Munévar’s standard is motivated more by the desire to make a quick kill of a young research program than to learn anything. The feminist approach is more fruitful. Consider, for example, Soble’s critique of Keller’s idea of dynamic objectivity as manifested in Barbara McClintock’s “feeling for the organism.” Soble’s critique is unusual in SFE for actually offering a close reading of a feminist text that seriously considers alternative interpretations of particular passages. (Crasnow offers the only other case). Yet even he rushes to judgment in concluding that Keller’s notion of dynamic objectivity is either empty, trivial, absurd, or, if interpreted intelligibly, not novel, and in any event not testable (88-9). There are ways to develop her elusive idea into a substantive, interesting, testable hypothesis. For example, Sarah Hrdy (1986), the distinguished feminist primatologist, has raised some highly interesting questions, along lines similar to Keller’s, concerning the epistemic fruitfulness of cultivating empathy for the primates under study. (Lest one think Hrdy is beating a tribalist drum, it’s worth noting that, strongly counter to feminist stereotype, she's a hard-core sociobiologist.)

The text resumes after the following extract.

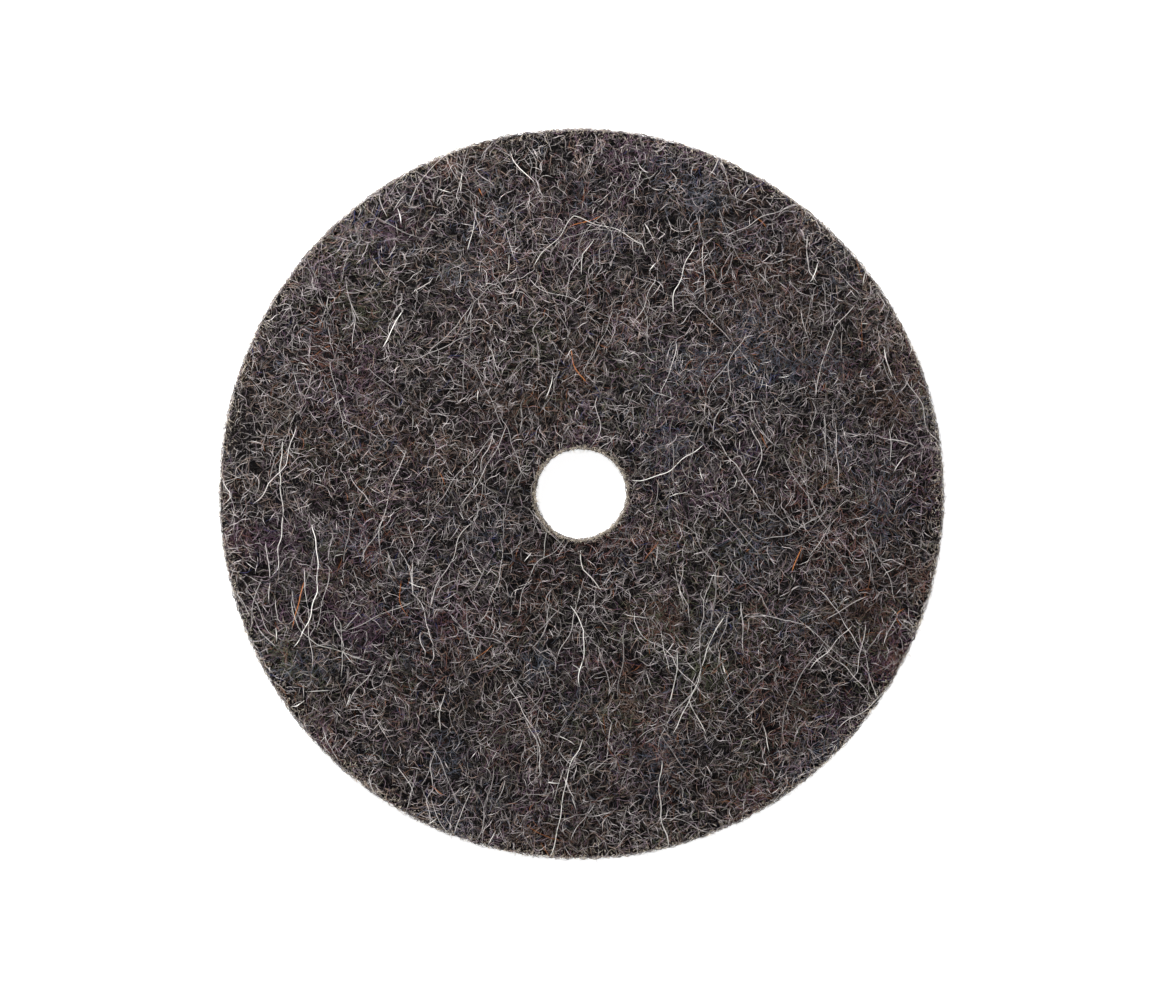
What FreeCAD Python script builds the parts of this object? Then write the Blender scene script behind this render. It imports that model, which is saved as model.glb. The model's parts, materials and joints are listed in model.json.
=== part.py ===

Applying the feminist standard (of being open to learning even from flawed work) to the object of my review, I do not dismiss SFE out of hand, even though it commits one blunder after another, oblivious to its own gross incompetence in interpreting feminist epistemology. Nanda’s essay, in particular, is well worth rescuing from its own grievous errors. Crasnow’s and Kourany’s essays are models of respectful, intellectually serious critical scholarship, instructively read together (for they take opposite sides on the proper role of realism in the philosophy of science), and worthy of a more dignified venue than SFE.
(b) Avoiding tribalism
SFE tells us that it’s wrong to think that all women think alike. But apparently SFE thinks it’s ok to think that all feminist epistemologists think alike. Munévar infers from Harding’s case alone that all work by feminist epistemologists is shoddy (154). Klee and Almeder go on for pages about how feminist epistemologists must think, without even bothering to link their speculations to any particular feminist text. SFE tells us that feminist epistemologists are a bunch of cynical, tribalist, politically correct traitors to truth.
(c) Avoiding cynicism
SFE tells us that it is wrong to be cynical about the project of advancing knowledge. Yet Pinnick and Koertge appear to be cynics about the project of advancing our moral knowledge. Science isn't an “arational” power struggle, but apparently ethics is. More importantly, SFE manifests a crude cynicism about feminist epistemology that turns out to be intellectually crippling. If one begins with a cynical premise, it’s hard to work up enough charity toward the research program to think oneself out of it by engaging with the texts.